NPRreported that a panel of judges from the D.C. Circuit Court of Appeals ruled on March 26 that the deportations must remain paused, siding with District Court Judge James Boasberg. In a concurring opinion, Judge Patricia Millett wrote, “The government’s removal scheme denies Plaintiffs even a gossamer thread of due process… zero process—to show that they are not members of the gang, to contest their eligibility for removal under the law, or to invoke legal protections against being sent to a place where it appears likely they will be tortured and their lives endangered.”

Nonetheless, the White House has vowed to appeal to the U.S. Supreme Court, arguing that blocking the deportations undermines national security and foreign policy. One Trump-appointed judge dissented, claiming the court was interfering in sensitive diplomacy.

Back on The Five, noted Fox News homophobe Jesse Watters dismissed Tarlov’s concern: “You’ve been talking about this gay barber from El Salvador with some stupid tattoo for weeks. Jessica, come on. It’s just a gay barber.”

“He’s not into you,” Gutfeld remarked.

Watters then admitted Andrys was “an innocent guy who got swept up in a deportation” but brushed it off as commonplace. “A lot of people in this country, Jessica, get arrested for things that they didn’t do… That doesn’t mean you just stop arresting people… You just try to do it better the next time.”

“I have nothing against the gay barbers,” Watters added as he geared up to make a dismissive joke.“Gay barbers usually give the best haircuts. So we should bring them back just for that.”

The ridicule aired just as new court documents revealed the Trump administration admitted to mistakenly deporting a Maryland father, Kilmar Armando Abrego Garcia, to El Salvador — despite a 2019 immigration court ruling barring his removal to the country due to credible threats to his life.
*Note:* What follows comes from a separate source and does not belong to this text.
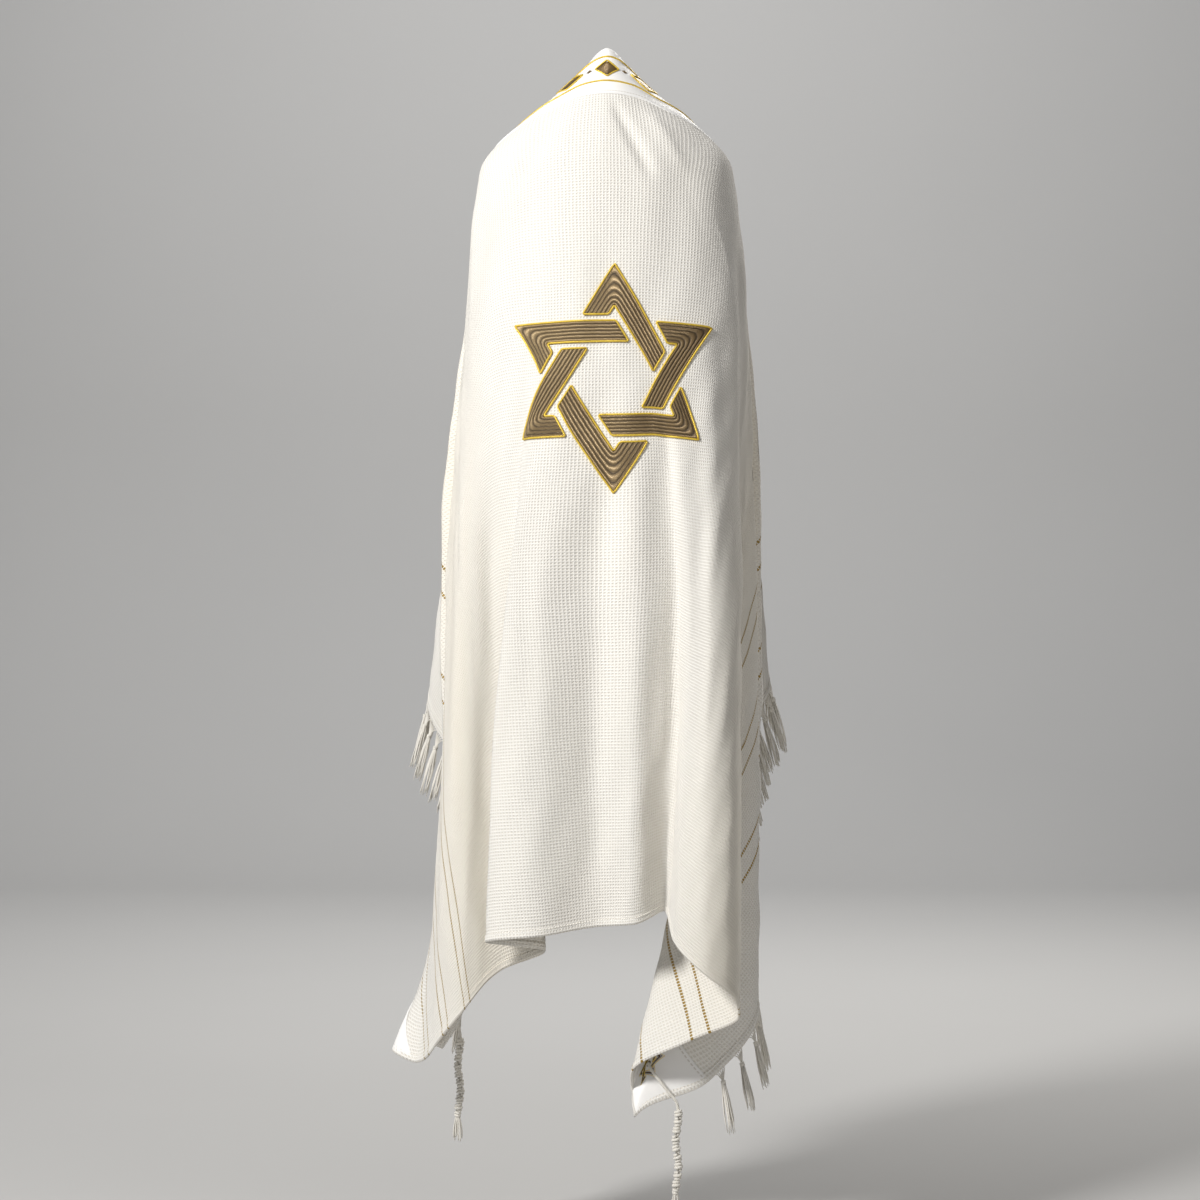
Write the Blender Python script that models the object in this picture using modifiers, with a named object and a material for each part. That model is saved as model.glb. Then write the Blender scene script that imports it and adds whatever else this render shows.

CNN reported that Abrego Garcia was placed on a deportation flight “by administrative error” and is now detained in the same mega-prison, CECOT.

The Department of Homeland Security argued in court that it cannot bring Abrego Garcia back because he’s in Salvadoran custody. A spokesperson claimed he was a gang member — but provided no evidence when pressed by CNN.

“This has been a nightmare for my family,” wrote his wife, a U.S. citizen, in a sworn affidavit. Their son, who has autism, cries and clings to his father’s clothing since the disappearance.

Andrys and Abrego Garcia are two of at least 238 men deported to CECOT under President Trump’s March executive order invoking the Alien Enemies Act — a rarely used wartime law from 1798. A federal court issued an emergency order halting the deportations on March 15, but the Trump administration continued at least three flights that day.

As The Advocate reported, Andrys's deportation happened despite a federal judge’s emergency order halting removals. ICE failed to present him for a scheduled immigration hearing and now says it will not assist in facilitating communication with him because he has been “removed.”

"Just give people their due process," Tarlov said.